— BEGIN —

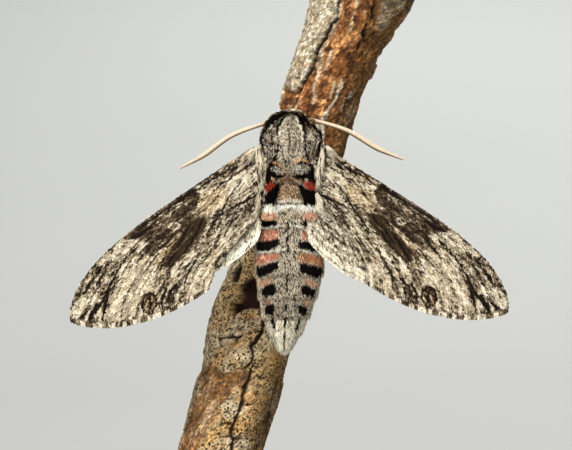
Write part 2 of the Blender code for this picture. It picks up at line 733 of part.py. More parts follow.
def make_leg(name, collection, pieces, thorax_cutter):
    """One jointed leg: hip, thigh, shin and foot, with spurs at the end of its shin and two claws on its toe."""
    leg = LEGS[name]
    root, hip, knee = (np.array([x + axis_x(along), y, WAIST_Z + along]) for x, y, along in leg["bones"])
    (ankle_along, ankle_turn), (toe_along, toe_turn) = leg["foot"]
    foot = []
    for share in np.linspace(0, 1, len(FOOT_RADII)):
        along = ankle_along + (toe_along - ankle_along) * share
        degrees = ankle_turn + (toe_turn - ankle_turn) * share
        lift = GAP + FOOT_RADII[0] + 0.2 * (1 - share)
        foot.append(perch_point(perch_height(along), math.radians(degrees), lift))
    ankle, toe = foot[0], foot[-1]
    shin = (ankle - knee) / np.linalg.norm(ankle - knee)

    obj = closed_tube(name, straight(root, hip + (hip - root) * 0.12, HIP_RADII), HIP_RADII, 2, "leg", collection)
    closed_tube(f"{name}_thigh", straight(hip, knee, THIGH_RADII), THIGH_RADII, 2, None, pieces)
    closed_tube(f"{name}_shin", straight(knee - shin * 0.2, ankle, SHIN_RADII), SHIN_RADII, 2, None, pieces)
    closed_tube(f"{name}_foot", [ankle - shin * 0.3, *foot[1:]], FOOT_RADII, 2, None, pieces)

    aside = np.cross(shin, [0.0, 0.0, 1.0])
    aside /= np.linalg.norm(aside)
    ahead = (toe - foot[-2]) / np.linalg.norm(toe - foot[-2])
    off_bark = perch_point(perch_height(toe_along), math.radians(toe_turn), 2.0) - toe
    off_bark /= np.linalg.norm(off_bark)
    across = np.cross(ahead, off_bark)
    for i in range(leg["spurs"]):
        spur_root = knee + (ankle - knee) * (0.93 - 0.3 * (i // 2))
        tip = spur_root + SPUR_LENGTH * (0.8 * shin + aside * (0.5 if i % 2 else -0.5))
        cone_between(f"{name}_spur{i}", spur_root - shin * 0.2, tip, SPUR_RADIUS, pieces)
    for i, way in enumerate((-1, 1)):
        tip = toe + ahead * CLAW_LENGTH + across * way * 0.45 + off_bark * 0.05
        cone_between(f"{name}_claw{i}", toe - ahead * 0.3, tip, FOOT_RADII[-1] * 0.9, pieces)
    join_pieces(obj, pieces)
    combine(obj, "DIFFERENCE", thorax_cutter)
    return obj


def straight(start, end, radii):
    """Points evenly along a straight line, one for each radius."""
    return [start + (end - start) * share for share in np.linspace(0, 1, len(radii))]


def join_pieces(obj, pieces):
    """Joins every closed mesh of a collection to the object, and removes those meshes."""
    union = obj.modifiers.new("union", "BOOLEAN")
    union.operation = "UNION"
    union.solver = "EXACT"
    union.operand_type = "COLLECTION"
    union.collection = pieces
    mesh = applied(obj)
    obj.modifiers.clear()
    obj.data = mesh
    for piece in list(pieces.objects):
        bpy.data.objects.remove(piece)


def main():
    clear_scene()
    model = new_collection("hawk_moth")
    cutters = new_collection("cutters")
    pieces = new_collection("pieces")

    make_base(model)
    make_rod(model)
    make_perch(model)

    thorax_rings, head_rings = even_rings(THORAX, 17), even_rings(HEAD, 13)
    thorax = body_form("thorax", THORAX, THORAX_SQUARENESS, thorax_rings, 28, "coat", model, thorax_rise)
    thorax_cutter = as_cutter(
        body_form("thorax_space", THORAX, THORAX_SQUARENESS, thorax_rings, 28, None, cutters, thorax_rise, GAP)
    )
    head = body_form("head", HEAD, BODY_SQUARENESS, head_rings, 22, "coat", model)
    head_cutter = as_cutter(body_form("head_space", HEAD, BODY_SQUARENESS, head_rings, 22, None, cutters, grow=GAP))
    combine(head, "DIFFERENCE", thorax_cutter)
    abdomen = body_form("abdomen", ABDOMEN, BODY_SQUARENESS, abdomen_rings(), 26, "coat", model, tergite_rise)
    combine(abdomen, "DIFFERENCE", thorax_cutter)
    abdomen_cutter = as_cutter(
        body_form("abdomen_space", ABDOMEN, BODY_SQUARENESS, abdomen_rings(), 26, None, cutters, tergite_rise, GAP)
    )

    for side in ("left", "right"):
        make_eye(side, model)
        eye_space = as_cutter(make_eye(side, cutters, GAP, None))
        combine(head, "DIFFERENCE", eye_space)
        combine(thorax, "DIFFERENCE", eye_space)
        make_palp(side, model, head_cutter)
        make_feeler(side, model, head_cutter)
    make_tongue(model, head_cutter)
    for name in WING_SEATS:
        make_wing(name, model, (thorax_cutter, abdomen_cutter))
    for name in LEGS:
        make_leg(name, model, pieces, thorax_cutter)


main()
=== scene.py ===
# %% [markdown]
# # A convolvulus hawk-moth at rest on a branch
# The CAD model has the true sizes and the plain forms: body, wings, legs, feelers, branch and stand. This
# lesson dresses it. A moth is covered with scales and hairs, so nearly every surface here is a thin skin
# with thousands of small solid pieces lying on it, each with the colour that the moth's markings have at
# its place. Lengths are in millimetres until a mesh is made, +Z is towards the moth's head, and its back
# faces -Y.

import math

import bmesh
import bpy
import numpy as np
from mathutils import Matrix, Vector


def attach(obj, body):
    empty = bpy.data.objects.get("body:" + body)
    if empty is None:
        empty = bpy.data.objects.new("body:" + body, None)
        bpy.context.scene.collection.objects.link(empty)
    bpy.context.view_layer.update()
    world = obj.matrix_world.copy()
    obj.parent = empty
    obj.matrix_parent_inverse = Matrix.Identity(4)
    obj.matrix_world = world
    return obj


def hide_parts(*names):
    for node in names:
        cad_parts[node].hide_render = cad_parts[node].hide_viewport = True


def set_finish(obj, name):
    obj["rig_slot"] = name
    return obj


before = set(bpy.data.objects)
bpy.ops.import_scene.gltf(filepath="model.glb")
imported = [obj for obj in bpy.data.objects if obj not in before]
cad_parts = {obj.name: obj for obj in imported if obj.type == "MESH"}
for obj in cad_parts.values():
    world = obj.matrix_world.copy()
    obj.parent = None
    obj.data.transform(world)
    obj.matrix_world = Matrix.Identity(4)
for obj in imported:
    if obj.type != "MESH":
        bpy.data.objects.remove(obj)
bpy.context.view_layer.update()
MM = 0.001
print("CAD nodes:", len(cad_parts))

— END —

In the listing above, locate the line containing "for side in" and the line containing "bpy.data.objects.remove(obj)", then transcribe both and every line between them verbatim.

    for side in ("left", "right"):
        make_eye(side, model)
        eye_space = as_cutter(make_eye(side, cutters, GAP, None))
        combine(head, "DIFFERENCE", eye_space)
        combine(thorax, "DIFFERENCE", eye_space)
        make_palp(side, model, head_cutter)
        make_feeler(side, model, head_cutter)
    make_tongue(model, head_cutter)
    for name in WING_SEATS:
        make_wing(name, model, (thorax_cutter, abdomen_cutter))
    for name in LEGS:
        make_leg(name, model, pieces, thorax_cutter)


main()
=== scene.py ===
# %% [markdown]
# # A convolvulus hawk-moth at rest on a branch
# The CAD model has the true sizes and the plain forms: body, wings, legs, feelers, branch and stand. This
# lesson dresses it. A moth is covered with scales and hairs, so nearly every surface here is a thin skin
# with thousands of small solid pieces lying on it, each with the colour that the moth's markings have at
# its place. Lengths are in millimetres until a mesh is made, +Z is towards the moth's head, and its back
# faces -Y.

import math

import bmesh
import bpy
import numpy as np
from mathutils import Matrix, Vector


def attach(obj, body):
    empty = bpy.data.objects.get("body:" + body)
    if empty is None:
        empty = bpy.data.objects.new("body:" + body, None)
        bpy.context.scene.collection.objects.link(empty)
    bpy.context.view_layer.update()
    world = obj.matrix_world.copy()
    obj.parent = empty
    obj.matrix_parent_inverse = Matrix.Identity(4)
    obj.matrix_world = world
    return obj


def hide_parts(*names):
    for node in names:
        cad_parts[node].hide_render = cad_parts[node].hide_viewport = True


def set_finish(obj, name):
    obj["rig_slot"] = name
    return obj


before = set(bpy.data.objects)
bpy.ops.import_scene.gltf(filepath="model.glb")
imported = [obj for obj in bpy.data.objects if obj not in before]
cad_parts = {obj.name: obj for obj in imported if obj.type == "MESH"}
for obj in cad_parts.values():
    world = obj.matrix_world.copy()
    obj.parent = None
    obj.data.transform(world)
    obj.matrix_world = Matrix.Identity(4)
for obj in imported:
    if obj.type != "MESH":
        bpy.data.objects.remove(obj)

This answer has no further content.